* **Exercise brief**:
Quote only the part that opens with the line containing "rear_case();" and closes with the line containing "obj.parent = empty". Keep both of those lines.

* **Provided material**:
— BEGIN —

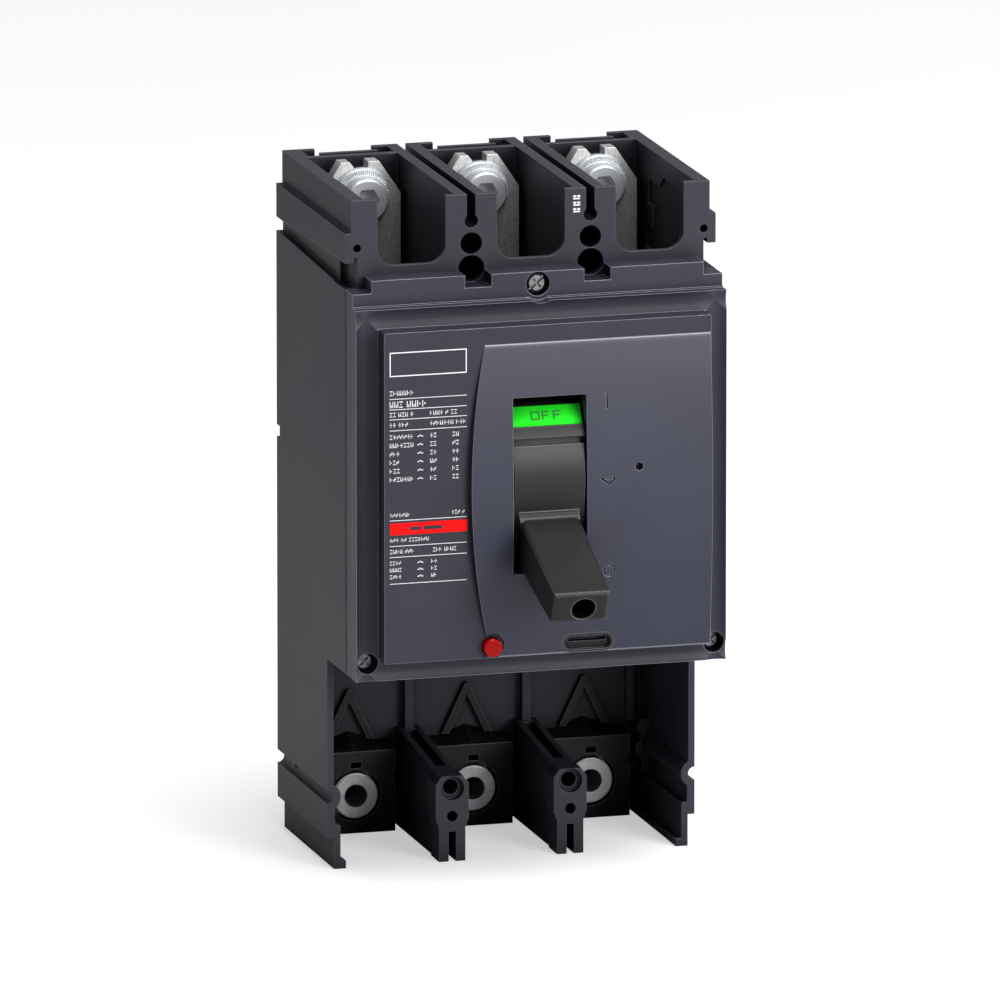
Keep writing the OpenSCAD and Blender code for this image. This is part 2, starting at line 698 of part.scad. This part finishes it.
module spring_pin() {
    color([0.7, 0.71, 0.72]) handle_side(-26, 26) translate([26, 0]) circle(pin_r, $fn = 48);
}
module main_springs() {
    s = [pivot_d + 26 * cos(rest_angle), pivot_z - 26 * sin(rest_angle)];
    dd = knee - s;
    len = norm(dd);
    ang = atan2(dd[1], dd[0]);
    color([0.55, 0.57, 0.6]) pair() {
        side(5.2, 6.4) difference() {
            union() {
                translate(s) circle(3.4, $fn = 48);
                translate(knee) rotate(ang) {
                    translate([spring_eye[0], spring_eye[1]]) circle(spring_eye[2] + 0.8, $fn = 48);
                    translate([-9, -0.7]) square([6.4, 1.4]);
                    translate([-9, -2.3]) square([1.4, 4.6]);
                }
                translate(s) rotate(ang) {
                    translate([2.8, -0.7]) square([5, 1.4]);
                    translate([6.4, -2.3]) square([1.4, 4.6]);
                }
            }
            translate(s) circle(pin_r + play, $fn = 48);
            translate(knee) rotate(ang) translate([spring_eye[0], spring_eye[1]])
                circle(spring_eye[2], $fn = 48);
        }
        translate([5.8, -s[0], s[1]]) rotate([-ang, 0, 0]) translate([0, -6.4, 0]) rotate([0, 0, -90])
            coil(2.4, 1.1, len - 14.2);
    }
}
module handle_frame() {
    translate([0, -pivot_d, pivot_z]) rotate([rest_angle, 0, 0]) children();
}
module handle_bar() {
    // bar that tapers in both views, with rounded corners
    intersection() {
        handle_side(-handle_root, handle_root) {
            polygon([[46, -11.4], [46, 7.4], [handle_len - 1.4, 7.4], [handle_len, 6],
                [handle_len, -3.8], [handle_len - 1.6, -5.3]]);
            translate([handle_len - 1.5, 5.9]) circle(1.5, $fn = 48);
            translate([handle_len - 1.5, -3.7]) circle(1.5, $fn = 48);
        }
        handle_frame() rotate([90, 0, 0]) linear_extrude(handle_len + 1)
            rrect(-handle_root, handle_root, -30, 7.4, handle_round);
        handle_frame() translate([0, -47, -11.2]) rotate([-6.7, 0, 0]) rotate([90, 0, 0])
            translate([0, 0, -6]) linear_extrude(70)
                rrect(-handle_root, handle_root, 0, 40, handle_round);
        handle_frame() translate([0, 0, -30]) linear_extrude(60) {
            polygon([[-handle_root, -46], [handle_root, -46], [handle_w, -handle_len + handle_round],
                [handle_w - handle_round, -handle_len], [handle_round - handle_w, -handle_len],
                [-handle_w, -handle_len + handle_round]]);
            for (s = [-1, 1]) translate([s * (handle_w - handle_round), handle_round - handle_len])
                circle(handle_round, $fn = 48);
        }
    }
}
module handle() {
    color([0.15, 0.15, 0.155]) difference() {
        union() {
            // stem behind the shield
            handle_side(-8, 8) translate([31.2, -6.5]) square([17.4, 13]);
            handle_bar();
            // fillet that carries the shield's curve onto the handle
            handle_side(-handle_root, handle_root) difference() {
                translate([46, 4]) square([root_u - 46, root_v - 4 - 0.5]);
                translate([root_u, root_v]) circle(root_fillet, $fn = 64);
                circle(46.6, $fn = 180);
            }
        }
        // socket for an extension
        handle_frame() translate([0.9, -handle_len - 1, 0.6]) rotate([-90, 0, 0])
            cylinder(r = 4.5, h = 16, $fn = 48);
    }
}
module handle_shield() {
    color([0.2, 0.2, 0.2]) difference() {
        union() {
            handle_side(-13.3, 13.3) sector(46.4, shield_r, -62, 39.8);
            handle_side(-13.3, 13.3) sector(45.6, 47.4, 38, 58);
            handle_side(-13.5, 13.5) sector(46, shield_r + 1.2, 42.8, 47.7);
        }
        handle_side(-8, 8) translate([30, -6.5]) square([30, 13]);
        handle_side(-handle_root, handle_root) translate([46, -11.4]) square([30, root_v - 0.4 + 11.4]);
    }
}
module position_flag() {
    color([0.13, 0.9, 0.13]) handle_side(-13.3, 13.3) sector(47.5, 49.6, 48.1, 57);
}
module flag_print() {
    // generic off word, printed on the flag
    color([0.2, 0.45, 0.2]) intersection() {
        handle_side(-12, 12) sector(49.6, 49.75, 48.2, 56.9);
        translate([0, -pivot_d, pivot_z]) rotate([rest_angle - 52.5, 0, 0])
            translate([0, -47, 0]) rotate([90, 0, 0]) linear_extrude(5) {
                difference() {
                    translate([-5.6, -1.6]) square([3.2, 3.2]);
                    translate([-5.2, -1.2]) square([2.4, 2.4]);
                }
                for (x = [-1.4, 2.8]) translate([x, 0]) {
                    translate([0, -1.6]) square([0.4, 3.2]);
                    translate([0, 1.2]) square([2.8, 0.4]);
                    translate([0, -0.2]) square([2.2, 0.4]);
                }
            }
    }
}
module trip_bar() {
    color([0.85, 0.83, 0.75]) {
        difference() {
            rod_x(bar_p[0], bar_p[1], -60, 60, bar_r);
            slab(-16.5, 16.5, bar_p[0] - 3, bar_p[0] - 0.6, bar_p[1] - 0.2, bar_p[1] + 3);
        }
        slab(-24.8, -20.4, bar_p[0] - 1, bar_p[0] + 5.4, -39.5, -26.5);
        for (x = poles) slab(x - 2.5, x + 2.5, bar_p[0] - 1.4, bar_p[0] + 1.4, -40, -27.5);
    }
}
module trip_button() {
    color([0.8, 0.03, 0.03]) {
        difference() {
            union() {
                rod_y(button_p[0], button_p[1], 113, 121.2, 3.4);
                translate([button_p[0], -121.2, button_p[1]]) rotate([90, 0, 0])
                    cylinder(r1 = 3.4, r2 = 2.9, h = 0.5, $fn = 64);
            }
            rod_y(button_p[0], button_p[1], 112.5, 119.4, 2.75);
        }
        rod_y(button_p[0], button_p[1], 94, 120, 1.5);
    }
}
module button_spring() {
    color([0.6, 0.62, 0.64]) translate([button_p[0], -button_seat, button_p[1]]) rotate([0, 0, -90])
        coil(2.1, 0.7, 7.8);
}

rear_case();
mid_frame();
front_cover();
escutcheon();
aux_plug();
rating_print();
rating_band();
cover_screws();
top_screw();
line_conductors();
terminal_screws();
terminal_washers();
terminal_nuts();
load_conductors();
load_bushes();
load_blocks();
pole_unit(poles[0]);  // pole_unit_left
pole_unit(poles[1]);  // pole_unit_centre
pole_unit(poles[2]);  // pole_unit_right
fixed_tips();
arc_plates_upper();
arc_plates_lower();
arc_cheeks();
mech_frame();
mech_pins();
cradle();
cradle_pins();
handle();
handle_shield();
position_flag();
flag_print();
handle_yoke();
spring_pin();
main_springs();
upper_links();
knee_pin();
lower_links();
rotor(poles[0]);  // rotor_left
rotor(poles[1]);  // rotor_centre
rotor(poles[2]);  // rotor_right
moving_contacts();
moving_tips();
contact_springs();
drive_rods();
trip_bar();
trip_button();
button_spring();
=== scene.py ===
"""Looks for a three-pole moulded-case breaker: moulded thermoset case, printed plate, plated terminals."""

import math
import random

import bmesh
import bpy
from mathutils import Matrix, Vector


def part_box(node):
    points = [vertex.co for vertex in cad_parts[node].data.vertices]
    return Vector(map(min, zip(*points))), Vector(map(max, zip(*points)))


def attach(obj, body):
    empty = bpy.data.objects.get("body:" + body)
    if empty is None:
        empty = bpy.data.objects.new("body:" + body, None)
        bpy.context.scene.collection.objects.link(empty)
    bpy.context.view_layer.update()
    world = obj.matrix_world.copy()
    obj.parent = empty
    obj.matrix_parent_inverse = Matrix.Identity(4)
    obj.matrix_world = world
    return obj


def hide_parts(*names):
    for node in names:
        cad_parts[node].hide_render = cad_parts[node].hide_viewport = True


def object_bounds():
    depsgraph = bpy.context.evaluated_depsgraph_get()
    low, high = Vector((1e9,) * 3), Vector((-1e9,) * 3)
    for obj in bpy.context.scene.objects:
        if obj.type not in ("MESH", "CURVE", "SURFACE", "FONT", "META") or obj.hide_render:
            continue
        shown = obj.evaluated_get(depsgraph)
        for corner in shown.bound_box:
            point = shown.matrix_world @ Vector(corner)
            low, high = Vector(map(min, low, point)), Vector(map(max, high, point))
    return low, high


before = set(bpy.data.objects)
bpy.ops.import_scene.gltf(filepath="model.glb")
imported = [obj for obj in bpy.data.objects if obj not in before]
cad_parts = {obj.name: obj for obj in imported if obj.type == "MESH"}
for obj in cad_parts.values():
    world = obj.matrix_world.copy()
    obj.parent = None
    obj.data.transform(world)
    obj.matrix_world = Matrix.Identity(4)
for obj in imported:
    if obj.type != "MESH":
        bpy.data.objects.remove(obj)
cad_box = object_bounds()
MM = 0.001
BUMP_DEPTH = 0.2 * MM
HOLLOW_REACH = 30 * MM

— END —

* **Response to the task**:
rear_case();
mid_frame();
front_cover();
escutcheon();
aux_plug();
rating_print();
rating_band();
cover_screws();
top_screw();
line_conductors();
terminal_screws();
terminal_washers();
terminal_nuts();
load_conductors();
load_bushes();
load_blocks();
pole_unit(poles[0]);  // pole_unit_left
pole_unit(poles[1]);  // pole_unit_centre
pole_unit(poles[2]);  // pole_unit_right
fixed_tips();
arc_plates_upper();
arc_plates_lower();
arc_cheeks();
mech_frame();
mech_pins();
cradle();
cradle_pins();
handle();
handle_shield();
position_flag();
flag_print();
handle_yoke();
spring_pin();
main_springs();
upper_links();
knee_pin();
lower_links();
rotor(poles[0]);  // rotor_left
rotor(poles[1]);  // rotor_centre
rotor(poles[2]);  // rotor_right
moving_contacts();
moving_tips();
contact_springs();
drive_rods();
trip_bar();
trip_button();
button_spring();
=== scene.py ===
"""Looks for a three-pole moulded-case breaker: moulded thermoset case, printed plate, plated terminals."""

import math
import random

import bmesh
import bpy
from mathutils import Matrix, Vector


def part_box(node):
    points = [vertex.co for vertex in cad_parts[node].data.vertices]
    return Vector(map(min, zip(*points))), Vector(map(max, zip(*points)))


def attach(obj, body):
    empty = bpy.data.objects.get("body:" + body)
    if empty is None:
        empty = bpy.data.objects.new("body:" + body, None)
        bpy.context.scene.collection.objects.link(empty)
    bpy.context.view_layer.update()
    world = obj.matrix_world.copy()
    obj.parent = empty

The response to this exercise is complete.